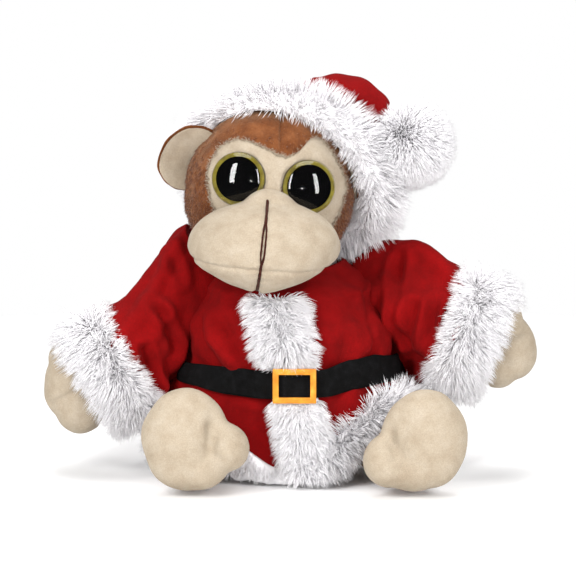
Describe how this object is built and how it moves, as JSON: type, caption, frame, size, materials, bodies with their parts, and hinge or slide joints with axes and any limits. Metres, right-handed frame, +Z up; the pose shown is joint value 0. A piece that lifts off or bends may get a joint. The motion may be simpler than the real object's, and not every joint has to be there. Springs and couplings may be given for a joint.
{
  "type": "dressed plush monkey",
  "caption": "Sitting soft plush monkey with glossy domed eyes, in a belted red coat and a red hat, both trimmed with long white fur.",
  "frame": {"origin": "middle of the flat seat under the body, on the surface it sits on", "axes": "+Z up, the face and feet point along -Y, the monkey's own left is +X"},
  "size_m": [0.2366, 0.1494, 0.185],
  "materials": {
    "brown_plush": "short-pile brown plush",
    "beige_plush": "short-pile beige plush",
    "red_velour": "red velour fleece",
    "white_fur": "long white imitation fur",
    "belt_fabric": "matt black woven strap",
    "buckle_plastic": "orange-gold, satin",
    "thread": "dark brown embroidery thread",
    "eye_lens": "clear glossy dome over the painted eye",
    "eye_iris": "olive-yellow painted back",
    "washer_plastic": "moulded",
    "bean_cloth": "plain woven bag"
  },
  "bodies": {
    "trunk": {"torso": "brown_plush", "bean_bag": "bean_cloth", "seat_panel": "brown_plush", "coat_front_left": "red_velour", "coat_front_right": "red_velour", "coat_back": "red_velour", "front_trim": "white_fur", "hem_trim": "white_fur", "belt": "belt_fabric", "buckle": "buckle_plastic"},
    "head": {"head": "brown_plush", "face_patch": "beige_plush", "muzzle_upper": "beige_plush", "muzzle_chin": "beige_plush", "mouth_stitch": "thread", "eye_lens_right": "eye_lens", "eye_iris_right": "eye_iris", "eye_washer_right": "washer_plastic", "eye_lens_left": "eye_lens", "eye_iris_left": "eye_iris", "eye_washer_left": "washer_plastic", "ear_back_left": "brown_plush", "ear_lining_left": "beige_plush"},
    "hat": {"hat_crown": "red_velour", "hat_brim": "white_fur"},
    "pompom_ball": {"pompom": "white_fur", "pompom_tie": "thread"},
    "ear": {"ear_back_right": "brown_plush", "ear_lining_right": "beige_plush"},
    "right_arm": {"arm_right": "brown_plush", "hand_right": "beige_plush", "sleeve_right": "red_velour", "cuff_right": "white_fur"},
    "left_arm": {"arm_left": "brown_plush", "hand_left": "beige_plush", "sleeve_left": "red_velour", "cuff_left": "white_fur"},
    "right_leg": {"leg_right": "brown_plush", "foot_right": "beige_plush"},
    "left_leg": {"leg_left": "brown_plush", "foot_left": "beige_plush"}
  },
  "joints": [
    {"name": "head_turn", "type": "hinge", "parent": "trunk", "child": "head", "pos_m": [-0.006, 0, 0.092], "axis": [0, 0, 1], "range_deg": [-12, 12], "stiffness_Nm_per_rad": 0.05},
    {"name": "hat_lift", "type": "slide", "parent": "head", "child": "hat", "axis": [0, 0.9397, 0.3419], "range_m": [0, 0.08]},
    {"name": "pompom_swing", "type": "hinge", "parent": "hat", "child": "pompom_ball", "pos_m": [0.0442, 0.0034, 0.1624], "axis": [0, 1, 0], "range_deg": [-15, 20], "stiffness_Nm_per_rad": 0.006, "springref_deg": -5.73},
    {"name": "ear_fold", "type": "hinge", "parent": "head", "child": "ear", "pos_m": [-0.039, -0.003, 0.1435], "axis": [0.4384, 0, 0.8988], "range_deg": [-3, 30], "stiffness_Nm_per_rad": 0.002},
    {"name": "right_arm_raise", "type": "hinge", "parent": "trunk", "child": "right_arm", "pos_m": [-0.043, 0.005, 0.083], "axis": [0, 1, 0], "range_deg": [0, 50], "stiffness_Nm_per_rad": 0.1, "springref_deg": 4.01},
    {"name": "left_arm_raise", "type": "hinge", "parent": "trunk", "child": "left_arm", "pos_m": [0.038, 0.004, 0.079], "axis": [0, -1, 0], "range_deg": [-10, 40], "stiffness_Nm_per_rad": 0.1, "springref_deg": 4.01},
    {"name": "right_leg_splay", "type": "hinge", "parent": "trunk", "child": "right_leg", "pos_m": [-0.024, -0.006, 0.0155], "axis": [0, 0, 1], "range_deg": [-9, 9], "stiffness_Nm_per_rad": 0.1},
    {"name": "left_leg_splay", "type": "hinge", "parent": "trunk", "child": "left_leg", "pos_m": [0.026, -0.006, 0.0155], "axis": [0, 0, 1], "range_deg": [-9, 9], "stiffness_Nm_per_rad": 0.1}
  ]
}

#### DESCRIPTION OF THE TASK
Repeat the whole listing exactly, keeping every line intact.

#### THE SOLUTION
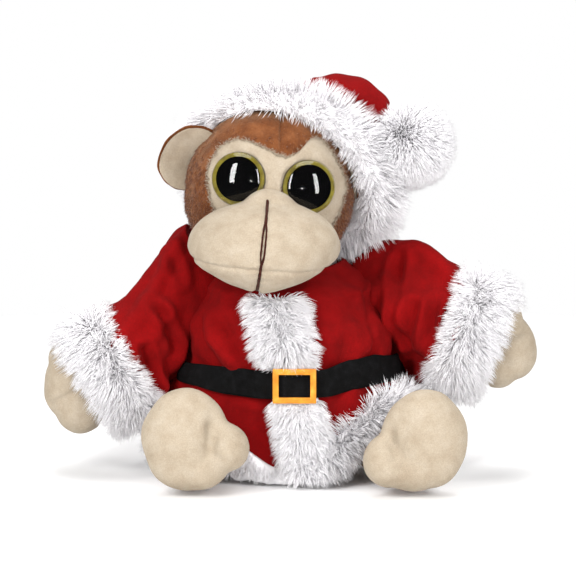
Describe how this object is built and how it moves, as JSON: type, caption, frame, size, materials, bodies with their parts, and hinge or slide joints with axes and any limits. Metres, right-handed frame, +Z up; the pose shown is joint value 0. A piece that lifts off or bends may get a joint. The motion may be simpler than the real object's, and not every joint has to be there. Springs and couplings may be given for a joint.
{
  "type": "dressed plush monkey",
  "caption": "Sitting soft plush monkey with glossy domed eyes, in a belted red coat and a red hat, both trimmed with long white fur.",
  "frame": {"origin": "middle of the flat seat under the body, on the surface it sits on", "axes": "+Z up, the face and feet point along -Y, the monkey's own left is +X"},
  "size_m": [0.2366, 0.1494, 0.185],
  "materials": {
    "brown_plush": "short-pile brown plush",
    "beige_plush": "short-pile beige plush",
    "red_velour": "red velour fleece",
    "white_fur": "long white imitation fur",
    "belt_fabric": "matt black woven strap",
    "buckle_plastic": "orange-gold, satin",
    "thread": "dark brown embroidery thread",
    "eye_lens": "clear glossy dome over the painted eye",
    "eye_iris": "olive-yellow painted back",
    "washer_plastic": "moulded",
    "bean_cloth": "plain woven bag"
  },
  "bodies": {
    "trunk": {"torso": "brown_plush", "bean_bag": "bean_cloth", "seat_panel": "brown_plush", "coat_front_left": "red_velour", "coat_front_right": "red_velour", "coat_back": "red_velour", "front_trim": "white_fur", "hem_trim": "white_fur", "belt": "belt_fabric", "buckle": "buckle_plastic"},
    "head": {"head": "brown_plush", "face_patch": "beige_plush", "muzzle_upper": "beige_plush", "muzzle_chin": "beige_plush", "mouth_stitch": "thread", "eye_lens_right": "eye_lens", "eye_iris_right": "eye_iris", "eye_washer_right": "washer_plastic", "eye_lens_left": "eye_lens", "eye_iris_left": "eye_iris", "eye_washer_left": "washer_plastic", "ear_back_left": "brown_plush", "ear_lining_left": "beige_plush"},
    "hat": {"hat_crown": "red_velour", "hat_brim": "white_fur"},
    "pompom_ball": {"pompom": "white_fur", "pompom_tie": "thread"},
    "ear": {"ear_back_right": "brown_plush", "ear_lining_right": "beige_plush"},
    "right_arm": {"arm_right": "brown_plush", "hand_right": "beige_plush", "sleeve_right": "red_velour", "cuff_right": "white_fur"},
    "left_arm": {"arm_left": "brown_plush", "hand_left": "beige_plush", "sleeve_left": "red_velour", "cuff_left": "white_fur"},
    "right_leg": {"leg_right": "brown_plush", "foot_right": "beige_plush"},
    "left_leg": {"leg_left": "brown_plush", "foot_left": "beige_plush"}
  },
  "joints": [
    {"name": "head_turn", "type": "hinge", "parent": "trunk", "child": "head", "pos_m": [-0.006, 0, 0.092], "axis": [0, 0, 1], "range_deg": [-12, 12], "stiffness_Nm_per_rad": 0.05},
    {"name": "hat_lift", "type": "slide", "parent": "head", "child": "hat", "axis": [0, 0.9397, 0.3419], "range_m": [0, 0.08]},
    {"name": "pompom_swing", "type": "hinge", "parent": "hat", "child": "pompom_ball", "pos_m": [0.0442, 0.0034, 0.1624], "axis": [0, 1, 0], "range_deg": [-15, 20], "stiffness_Nm_per_rad": 0.006, "springref_deg": -5.73},
    {"name": "ear_fold", "type": "hinge", "parent": "head", "child": "ear", "pos_m": [-0.039, -0.003, 0.1435], "axis": [0.4384, 0, 0.8988], "range_deg": [-3, 30], "stiffness_Nm_per_rad": 0.002},
    {"name": "right_arm_raise", "type": "hinge", "parent": "trunk", "child": "right_arm", "pos_m": [-0.043, 0.005, 0.083], "axis": [0, 1, 0], "range_deg": [0, 50], "stiffness_Nm_per_rad": 0.1, "springref_deg": 4.01},
    {"name": "left_arm_raise", "type": "hinge", "parent": "trunk", "child": "left_arm", "pos_m": [0.038, 0.004, 0.079], "axis": [0, -1, 0], "range_deg": [-10, 40], "stiffness_Nm_per_rad": 0.1, "springref_deg": 4.01},
    {"name": "right_leg_splay", "type": "hinge", "parent": "trunk", "child": "right_leg", "pos_m": [-0.024, -0.006, 0.0155], "axis": [0, 0, 1], "range_deg": [-9, 9], "stiffness_Nm_per_rad": 0.1},
    {"name": "left_leg_splay", "type": "hinge", "parent": "trunk", "child": "left_leg", "pos_m": [0.026, -0.006, 0.0155], "axis": [0, 0, 1], "range_deg": [-9, 9], "stiffness_Nm_per_rad": 0.1}
  ]
}